Under those circumstances, the only other basis for government regulation would be significant welfare losses – e.g., if the costs of front-running and higher volatility outweigh possible improvements in market liquidity, pricing efficiency, and trading costs – in which case investors unable or unwilling to compete against HF traders might have to be protected.


Who has property rights to information on pending orders?


The Coasean answer to the property rights question is that the initial assignment of ownership doesn’t matter: If transactions costs are low, bargaining by the various parties will direct resources toward their highest valued use. But here, transactions costs among affected investors, brokers, exchanges, and HF traders are likely to be prohibitive. Moreover, libertarians are concerned with distributive shares – i.e., who benefits and who bears the costs – not just aggregate resource allocation.

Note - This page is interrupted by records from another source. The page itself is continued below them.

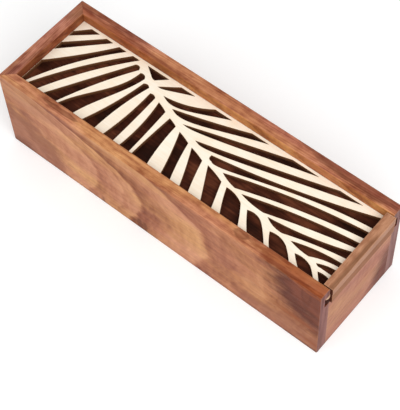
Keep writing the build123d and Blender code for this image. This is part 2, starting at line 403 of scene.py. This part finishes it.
caseFinish = {
    "tones": [  # from the darkest wood to the lightest
        (0.0, tint(92, 42, 24)),
        (0.3, tint(140, 82, 57)),
        (0.6, tint(182, 124, 89)),
        (1.0, tint(216, 162, 121)),
    ],
    "rosy": (1.02, 0.95, 1.02, 1.0),
    "golden": (1.02, 1.01, 0.84, 1.0),
    "driftRange": (0.38, 0.62),  # of the noise that goes from rosy to golden
    "markColours": {  # a dark and a light colour for each kind of mark
        "mauve": (tint(70, 22, 10), tint(120, 62, 43)),
        "rose": (tint(134, 78, 58), tint(170, 114, 90)),
        "rust": (tint(98, 36, 14), tint(152, 82, 46)),
        "knot": (tint(76, 32, 18), tint(116, 62, 40)),
        "pale": (tint(184, 120, 78), tint(212, 156, 110)),
    },
    "markGrain": 0.35,
    "pore": tint(84, 42, 28),
    "poreShare": 0.35,
    "poreDepth": 0.8,
    "endGrain": tint(146, 98, 89),
    "endGrainDark": tint(116, 74, 67),
    "endShare": 0.9,
    # Sizes of the figure in millimetres, along a board, across it and into it
    "driftSize": (58, 20, 9),
    "mottleSize": (6, 11, 7),
    "patchSize": (44, 20, 6),
    "broadStreakSize": (70, 3.2, 1.8),
    "fleckSize": (7, 2.4, 2.4),
    "endGrainSize": (3, 26, 2.6),
    # How strongly each part of the figure shows
    "patchStrength": 0.6,
    "broadStreak": 0.45,
    "fineRings": 0.06,
    "fineSpacing": 5.0,
    "streakOnFace": 0.4,
    "streakOnTop": 0.8,
    "flecksOnTop": 0.7,
    "flecksInside": 0.6,
    "calmOnTop": 0.65,
    "calmInside": 0.6,
    "calmTone": 0.55,  # the tone that calmer faces are drawn towards
    # Shade near the floor and in the lid's grooves, worn edges with a painted highlight, and the
    # joints
    "foot": (0.62, 0.56, 0.6, 1.0),
    "footRange": (0.2, 3.2),  # millimetres above the floor
    "footShare": 0.6,
    "grooveShade": (0.36, 0.2, 0.14, 1.0),
    "grooveSlack": 0.3,  # takes in the lid's clearances
    "grooveBack": 3.4,  # just short of a groove's back wall
    # Edges are lightened: partly wear, partly a painted highlight along the arrises
    "wornEdgeAndHighlight": tint(220, 166, 122),
    "wearAndHighlightWidth": 0.6,
    "wearAndHighlightShare": 0.12,
    "glue": tint(64, 30, 18),
    "glueWidth": 0.3,
    "glueShare": 0.22,
    "roughness": (0.42, 0.62),
    "endRougher": 0.15,
    "wornSmoother": 0.08,
    "specular": 0.1,
    "bumpStrength": 0.35,
    "bumpDistance": 0.00012,
}


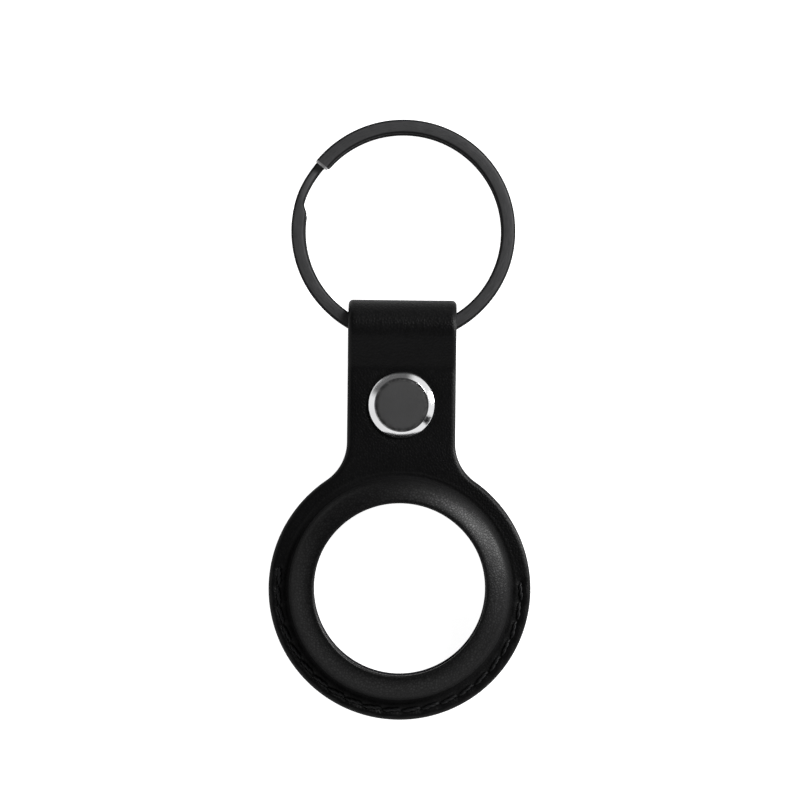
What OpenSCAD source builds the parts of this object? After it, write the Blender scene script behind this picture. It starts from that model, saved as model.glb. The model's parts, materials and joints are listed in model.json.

A Lockean rule would assign ownership to the originator of the information. The economically efficient rule is that ownership should vest in the party least able to avoid harm if the right were to vest elsewhere. And the libertarian rule is that the victim of any harm has the right to claim compensation. Application of those rules is unclear in this instance, and perhaps even conflicting. When that happens – i.e., when rights theory doesn’t provide clear guidance – a utilitarian analysis can inform the initial assignment of a property right. In other words, an economic cost-benefit assessment and a rights-based assessment will merge. (That also happens when we evaluate, say, speed limits or any other safety regulations.)


In brief: Preventing exchanges from selling access to early information is equivalent to establishing a property right in the originating investor. Perhaps that’s desirable, but it requires careful scrutiny of costs and benefits that, so far, hasn’t been evident in the literature.